Entries with model source code
>> Begin
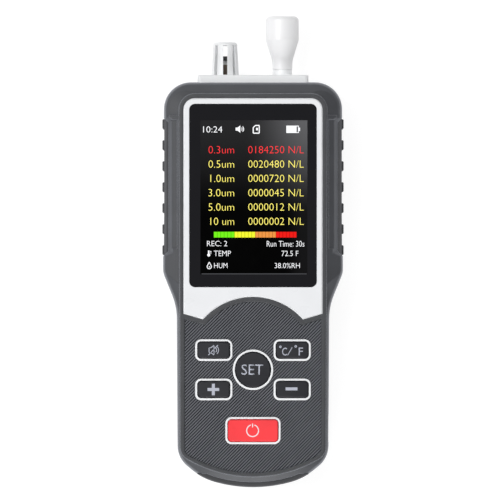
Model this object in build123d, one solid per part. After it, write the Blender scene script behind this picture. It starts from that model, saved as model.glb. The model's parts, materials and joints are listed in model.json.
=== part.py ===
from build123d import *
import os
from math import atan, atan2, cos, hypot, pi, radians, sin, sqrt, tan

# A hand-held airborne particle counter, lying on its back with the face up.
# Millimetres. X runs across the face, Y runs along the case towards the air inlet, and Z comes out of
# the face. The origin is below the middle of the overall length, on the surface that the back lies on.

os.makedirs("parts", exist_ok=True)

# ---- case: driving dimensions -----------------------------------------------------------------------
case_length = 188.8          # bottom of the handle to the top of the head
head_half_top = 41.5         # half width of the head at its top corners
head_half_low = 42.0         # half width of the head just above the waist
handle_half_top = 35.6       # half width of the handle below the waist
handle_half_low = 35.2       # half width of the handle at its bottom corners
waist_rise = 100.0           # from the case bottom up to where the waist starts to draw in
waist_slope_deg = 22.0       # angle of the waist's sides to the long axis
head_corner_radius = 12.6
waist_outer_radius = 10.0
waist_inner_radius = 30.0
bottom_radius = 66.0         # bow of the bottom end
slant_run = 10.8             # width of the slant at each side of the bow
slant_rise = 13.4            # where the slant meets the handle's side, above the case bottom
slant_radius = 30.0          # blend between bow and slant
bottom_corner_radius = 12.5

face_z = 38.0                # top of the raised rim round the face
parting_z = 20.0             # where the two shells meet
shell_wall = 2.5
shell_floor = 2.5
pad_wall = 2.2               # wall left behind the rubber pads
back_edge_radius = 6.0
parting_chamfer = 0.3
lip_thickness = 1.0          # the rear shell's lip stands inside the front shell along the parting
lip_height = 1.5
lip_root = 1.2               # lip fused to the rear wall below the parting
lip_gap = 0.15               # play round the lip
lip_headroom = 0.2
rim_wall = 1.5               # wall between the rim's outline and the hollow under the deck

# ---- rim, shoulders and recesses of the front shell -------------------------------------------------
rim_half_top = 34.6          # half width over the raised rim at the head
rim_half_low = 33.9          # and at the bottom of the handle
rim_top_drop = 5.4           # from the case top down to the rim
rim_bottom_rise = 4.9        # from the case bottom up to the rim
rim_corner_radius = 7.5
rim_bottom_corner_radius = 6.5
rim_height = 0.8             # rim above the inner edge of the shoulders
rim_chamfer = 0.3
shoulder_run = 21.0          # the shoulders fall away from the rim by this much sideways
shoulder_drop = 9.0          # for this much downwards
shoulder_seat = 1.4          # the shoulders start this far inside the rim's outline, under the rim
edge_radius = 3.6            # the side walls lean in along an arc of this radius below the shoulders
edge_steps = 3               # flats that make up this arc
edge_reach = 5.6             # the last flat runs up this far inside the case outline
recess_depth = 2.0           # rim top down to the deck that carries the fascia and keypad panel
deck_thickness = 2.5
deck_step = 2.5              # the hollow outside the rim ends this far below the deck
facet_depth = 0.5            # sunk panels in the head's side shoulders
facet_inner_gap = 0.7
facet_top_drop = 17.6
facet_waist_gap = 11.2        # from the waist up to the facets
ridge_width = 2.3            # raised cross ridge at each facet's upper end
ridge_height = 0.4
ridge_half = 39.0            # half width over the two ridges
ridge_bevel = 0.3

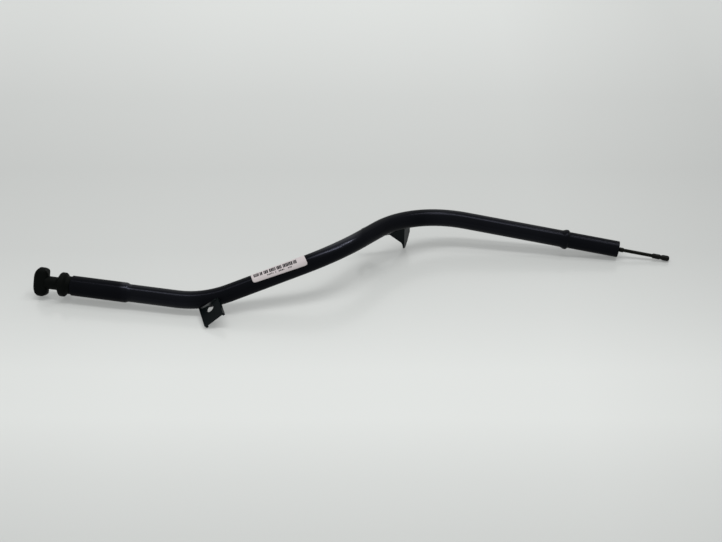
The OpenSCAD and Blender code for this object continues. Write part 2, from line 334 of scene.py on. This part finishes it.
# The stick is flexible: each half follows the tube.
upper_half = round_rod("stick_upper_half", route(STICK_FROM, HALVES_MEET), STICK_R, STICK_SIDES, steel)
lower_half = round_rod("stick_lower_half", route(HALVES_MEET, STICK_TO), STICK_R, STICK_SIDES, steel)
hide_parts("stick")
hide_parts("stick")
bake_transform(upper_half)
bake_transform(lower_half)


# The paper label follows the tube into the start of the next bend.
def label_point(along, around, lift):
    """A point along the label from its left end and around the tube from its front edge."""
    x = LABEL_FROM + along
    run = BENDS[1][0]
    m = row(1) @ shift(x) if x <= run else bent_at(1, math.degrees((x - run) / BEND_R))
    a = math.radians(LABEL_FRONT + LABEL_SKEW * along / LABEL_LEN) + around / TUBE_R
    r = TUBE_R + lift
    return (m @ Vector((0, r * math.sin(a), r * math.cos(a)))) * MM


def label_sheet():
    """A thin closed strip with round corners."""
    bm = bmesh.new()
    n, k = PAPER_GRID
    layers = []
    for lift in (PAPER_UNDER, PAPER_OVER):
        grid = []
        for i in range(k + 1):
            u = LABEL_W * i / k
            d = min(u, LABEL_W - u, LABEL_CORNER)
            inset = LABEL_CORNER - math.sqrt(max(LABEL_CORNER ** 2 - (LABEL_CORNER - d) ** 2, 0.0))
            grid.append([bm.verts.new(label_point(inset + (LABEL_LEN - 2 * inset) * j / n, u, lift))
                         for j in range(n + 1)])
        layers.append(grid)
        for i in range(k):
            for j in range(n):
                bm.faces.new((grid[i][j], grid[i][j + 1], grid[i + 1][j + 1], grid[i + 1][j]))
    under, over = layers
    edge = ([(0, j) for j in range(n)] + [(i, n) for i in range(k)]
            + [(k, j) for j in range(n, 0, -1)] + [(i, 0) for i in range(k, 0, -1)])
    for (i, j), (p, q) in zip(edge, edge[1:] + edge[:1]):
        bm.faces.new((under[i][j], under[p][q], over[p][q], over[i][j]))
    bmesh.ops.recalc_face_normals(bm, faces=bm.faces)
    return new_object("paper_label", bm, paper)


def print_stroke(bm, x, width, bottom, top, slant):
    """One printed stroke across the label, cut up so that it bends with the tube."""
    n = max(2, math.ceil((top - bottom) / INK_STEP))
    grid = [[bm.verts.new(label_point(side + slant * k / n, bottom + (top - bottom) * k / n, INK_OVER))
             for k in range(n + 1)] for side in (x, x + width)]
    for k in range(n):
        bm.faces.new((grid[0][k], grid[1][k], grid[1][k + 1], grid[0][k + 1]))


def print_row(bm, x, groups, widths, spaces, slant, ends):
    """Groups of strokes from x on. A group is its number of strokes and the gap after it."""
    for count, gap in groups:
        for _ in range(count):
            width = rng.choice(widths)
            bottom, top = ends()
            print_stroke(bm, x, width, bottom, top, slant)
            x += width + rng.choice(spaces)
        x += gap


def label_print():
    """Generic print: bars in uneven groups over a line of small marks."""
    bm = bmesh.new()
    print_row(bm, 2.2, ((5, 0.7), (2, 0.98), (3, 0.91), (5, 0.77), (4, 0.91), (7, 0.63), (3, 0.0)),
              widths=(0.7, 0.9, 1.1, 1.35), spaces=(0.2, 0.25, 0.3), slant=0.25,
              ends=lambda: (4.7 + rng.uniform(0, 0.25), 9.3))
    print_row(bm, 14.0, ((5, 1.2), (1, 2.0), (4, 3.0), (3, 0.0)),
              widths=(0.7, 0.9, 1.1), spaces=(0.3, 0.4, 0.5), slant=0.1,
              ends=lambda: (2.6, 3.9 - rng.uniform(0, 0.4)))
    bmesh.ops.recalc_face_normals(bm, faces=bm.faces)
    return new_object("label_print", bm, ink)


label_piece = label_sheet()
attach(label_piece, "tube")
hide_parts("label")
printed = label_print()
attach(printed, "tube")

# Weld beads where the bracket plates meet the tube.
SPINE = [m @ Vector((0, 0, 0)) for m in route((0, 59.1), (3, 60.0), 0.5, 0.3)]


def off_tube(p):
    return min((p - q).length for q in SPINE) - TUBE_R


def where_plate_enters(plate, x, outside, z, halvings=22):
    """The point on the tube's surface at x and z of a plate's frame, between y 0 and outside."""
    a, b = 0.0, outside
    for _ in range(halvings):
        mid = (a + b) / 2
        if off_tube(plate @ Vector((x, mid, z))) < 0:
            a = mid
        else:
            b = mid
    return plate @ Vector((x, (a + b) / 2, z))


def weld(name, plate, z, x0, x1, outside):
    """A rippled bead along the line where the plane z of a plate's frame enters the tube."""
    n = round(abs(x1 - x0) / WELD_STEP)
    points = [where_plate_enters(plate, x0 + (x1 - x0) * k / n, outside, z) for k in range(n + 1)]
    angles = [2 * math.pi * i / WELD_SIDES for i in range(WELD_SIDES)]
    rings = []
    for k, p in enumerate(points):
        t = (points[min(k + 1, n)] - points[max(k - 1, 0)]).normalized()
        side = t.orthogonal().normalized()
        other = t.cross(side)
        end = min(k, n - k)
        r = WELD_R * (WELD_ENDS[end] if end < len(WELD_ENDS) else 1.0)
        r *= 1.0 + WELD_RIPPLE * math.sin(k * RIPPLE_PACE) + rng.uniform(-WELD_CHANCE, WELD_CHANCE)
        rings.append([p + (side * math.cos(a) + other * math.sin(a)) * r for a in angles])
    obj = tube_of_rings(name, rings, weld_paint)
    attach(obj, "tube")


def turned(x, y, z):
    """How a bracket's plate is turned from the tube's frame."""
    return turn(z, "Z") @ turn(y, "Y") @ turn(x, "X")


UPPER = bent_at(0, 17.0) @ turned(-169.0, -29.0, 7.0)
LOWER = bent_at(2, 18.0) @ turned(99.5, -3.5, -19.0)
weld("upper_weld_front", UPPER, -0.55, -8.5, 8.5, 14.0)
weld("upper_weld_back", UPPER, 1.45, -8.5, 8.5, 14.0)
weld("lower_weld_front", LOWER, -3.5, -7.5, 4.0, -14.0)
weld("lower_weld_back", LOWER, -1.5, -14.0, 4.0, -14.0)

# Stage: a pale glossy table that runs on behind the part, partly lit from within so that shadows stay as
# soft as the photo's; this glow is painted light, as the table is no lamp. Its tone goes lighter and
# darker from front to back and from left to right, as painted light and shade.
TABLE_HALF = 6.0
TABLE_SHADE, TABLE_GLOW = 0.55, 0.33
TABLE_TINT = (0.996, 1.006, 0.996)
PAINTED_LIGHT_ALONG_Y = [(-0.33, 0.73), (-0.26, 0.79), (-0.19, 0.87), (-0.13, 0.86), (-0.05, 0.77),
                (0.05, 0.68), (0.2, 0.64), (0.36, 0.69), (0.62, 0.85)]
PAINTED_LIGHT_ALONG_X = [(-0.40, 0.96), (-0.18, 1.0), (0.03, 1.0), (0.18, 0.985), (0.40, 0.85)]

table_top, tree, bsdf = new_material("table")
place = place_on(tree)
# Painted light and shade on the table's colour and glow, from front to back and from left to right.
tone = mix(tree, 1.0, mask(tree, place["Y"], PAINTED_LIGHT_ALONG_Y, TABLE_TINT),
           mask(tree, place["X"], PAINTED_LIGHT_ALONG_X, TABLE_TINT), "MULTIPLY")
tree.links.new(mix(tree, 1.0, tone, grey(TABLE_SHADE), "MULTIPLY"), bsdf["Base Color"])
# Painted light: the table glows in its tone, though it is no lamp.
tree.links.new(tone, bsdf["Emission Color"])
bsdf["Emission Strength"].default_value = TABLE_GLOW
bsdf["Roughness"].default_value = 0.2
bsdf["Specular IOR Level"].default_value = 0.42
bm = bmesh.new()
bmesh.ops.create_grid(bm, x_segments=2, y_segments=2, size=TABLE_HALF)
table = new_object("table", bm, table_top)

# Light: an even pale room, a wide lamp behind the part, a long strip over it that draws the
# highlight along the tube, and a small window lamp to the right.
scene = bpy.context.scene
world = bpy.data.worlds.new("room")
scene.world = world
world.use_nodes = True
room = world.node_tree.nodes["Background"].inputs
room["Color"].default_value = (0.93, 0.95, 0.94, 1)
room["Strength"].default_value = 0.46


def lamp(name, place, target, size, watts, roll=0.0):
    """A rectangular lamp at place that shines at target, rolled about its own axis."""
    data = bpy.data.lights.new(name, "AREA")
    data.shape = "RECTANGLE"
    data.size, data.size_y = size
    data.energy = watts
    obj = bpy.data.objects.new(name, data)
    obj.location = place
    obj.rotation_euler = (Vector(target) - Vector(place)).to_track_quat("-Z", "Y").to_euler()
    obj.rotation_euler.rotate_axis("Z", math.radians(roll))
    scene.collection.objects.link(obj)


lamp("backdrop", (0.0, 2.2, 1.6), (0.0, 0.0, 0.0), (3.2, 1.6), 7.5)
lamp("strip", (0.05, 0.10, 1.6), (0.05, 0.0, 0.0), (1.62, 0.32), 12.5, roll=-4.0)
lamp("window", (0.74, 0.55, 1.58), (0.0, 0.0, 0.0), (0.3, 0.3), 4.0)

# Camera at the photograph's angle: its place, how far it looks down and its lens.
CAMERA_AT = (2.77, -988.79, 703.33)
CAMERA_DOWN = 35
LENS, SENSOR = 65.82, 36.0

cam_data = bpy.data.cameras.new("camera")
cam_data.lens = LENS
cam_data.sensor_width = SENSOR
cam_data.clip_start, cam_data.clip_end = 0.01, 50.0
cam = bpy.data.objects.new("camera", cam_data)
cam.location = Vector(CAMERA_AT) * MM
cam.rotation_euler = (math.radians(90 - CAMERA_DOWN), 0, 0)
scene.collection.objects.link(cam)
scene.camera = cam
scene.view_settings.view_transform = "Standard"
>> End
Extract exactly and only the span of lines that begins at the line containing "The OpenSCAD and" and ends at the line containing "return (m @".

**RESULT OF THIS EXERCISE**
The OpenSCAD and Blender code for this object continues. Write part 2, from line 334 of scene.py on. This part finishes it.
# The stick is flexible: each half follows the tube.
upper_half = round_rod("stick_upper_half", route(STICK_FROM, HALVES_MEET), STICK_R, STICK_SIDES, steel)
lower_half = round_rod("stick_lower_half", route(HALVES_MEET, STICK_TO), STICK_R, STICK_SIDES, steel)
hide_parts("stick")
hide_parts("stick")
bake_transform(upper_half)
bake_transform(lower_half)


# The paper label follows the tube into the start of the next bend.
def label_point(along, around, lift):
    """A point along the label from its left end and around the tube from its front edge."""
    x = LABEL_FROM + along
    run = BENDS[1][0]
    m = row(1) @ shift(x) if x <= run else bent_at(1, math.degrees((x - run) / BEND_R))
    a = math.radians(LABEL_FRONT + LABEL_SKEW * along / LABEL_LEN) + around / TUBE_R
    r = TUBE_R + lift
    return (m @ Vector((0, r * math.sin(a), r * math.cos(a)))) * MM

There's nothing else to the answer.